Bouquet, now 50, is one of France's more reluctant icons. She has had reason to be grateful for her nation's stringent privacy laws: never more so than in the immediate aftermath of her eight-year relationship with Depardieu, which ended in 2005. We're talking over lunch at her regular table in the Paris Ritz, where she arrived a couple of minutes early, wearing an elegant but understated dark sweater.

"Is it Chanel?"

"No. This," she replies, "is... a pullover. And these," she adds helpfully, "are a pair of brown trousers."

She's often assumed to be tall, possibly because of her years in modelling, where, as tradition requires, she generally seems to be looking down at you with a kind of smouldering disdain; actually she can be no more than 5ft 6in. But in her modest outfit, and a pair of round-rimmed spectacles, Bouquet still turns every head in the room.

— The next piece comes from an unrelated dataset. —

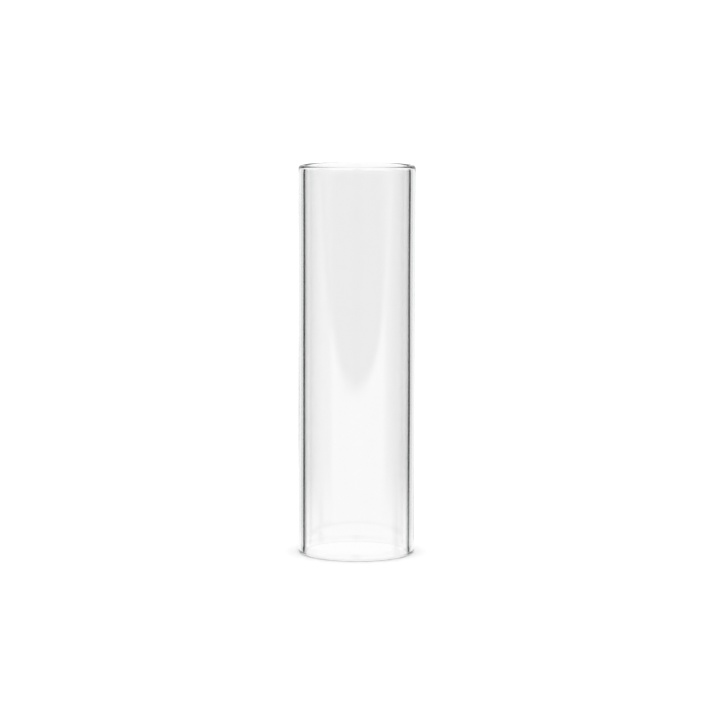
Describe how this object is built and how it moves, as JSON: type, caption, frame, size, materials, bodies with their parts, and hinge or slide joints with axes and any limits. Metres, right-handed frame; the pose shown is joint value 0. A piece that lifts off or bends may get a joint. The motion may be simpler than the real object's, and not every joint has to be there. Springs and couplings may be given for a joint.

It has taken her a while to become accustomed to such attention. As a young girl, she says, "What bothers you isn't so much whether you're beautiful or not. What bothers you is the way that people stare."

"People?"

"OK, men."

"So that dislocates your normal relationship with the world?"

"Exactly. You get stared at the whole time. I first noticed that when I was about 13. I was very shy. Being considered beautiful, I always felt that people were waiting for something more. I imagined you were supposed to have an intellectual ability - and I'm making no claims here - proportional to your supposed good looks. I think that's what I meant when I was talking about beauty. I felt I should be proving I deserved the attention; that I should be doing something special."

If remarkable achievement was what they expected of her, even the teenage Bouquet's most hopeful admirers must have been surprised at quite how spectacularly she has delivered. A former philosophy student at the Sorbonne, she made her screen debut at 18, in Luis Buuel's That Obscure Object of Desire, before blossoming as an actress under the tutelage of Depardieu's mentor and French cinema's dark genius, Bertrand Blier. Buffet Froid ends with Bouquet face to face with Depardieu, in a rowing boat. He asks her if she'll allow him to dedicate his life to her; she shoots him with a small- calibre handgun. In Blier's Trop Belle Pour Toi (Too Beautiful For You) she plays Depardieu's wife; the film's conceit is that he abandons Bouquet for his considerably rounder secretary, played by Josiane Balasko. There are moments in these scripts when art seems to anticipate life.

"When I was working with Gerard," Bouquet says, "he was married. I never wanted to steal him. The idea never occurred to me." She speaks in quietly articulated, very un-actorish French, occasionally delivering a phrase in English. It's one of the sadnesses of her career that her greatest roles, such as her interpretation of Resistance heroine Lucie Aubrac, in Claude Berri's 1997 film of the same name, received little or no distribution in North America or the UK. In Britain, she's still best known for a fleeting appearance in Francis Ford Coppola's contribution to New York Stories, and as Roger Moore's companion in the 1981 James Bond film For Your Eyes Only. ("No fun," says Bouquet.)

Since then, Bouquet, unlike her most famous ex-lover, has been highly discriminating in the roles she has accepted. "The first time I met Depardieu, in the late 1980s," I tell her, "he said, and I quote him precisely, that: 'I will never, ever, make crap films for money.' Have you seen him in Bimboland?"

"I'd love to make a Buffet Froid or a Lucie Aubrac every year. But we all make mistakes. Sometimes in life you need money and you make choices which are, er..."

Depardieu - the greatest French actor of his, or, some of us would argue, any other generation - has somehow turned into a man who could get recognised on any street corner in the world, so long as he was wearing his Obelix costume. Bouquet is currently playing, to glowing reviews, in Racine's tragedy Berenice at the small but prestigious Parisian theatre Les Bouffes du Nord, famous as the adopted home of British director Peter Brook. But it's not her stage work that has had her on the front page of every French newspaper over the past few months.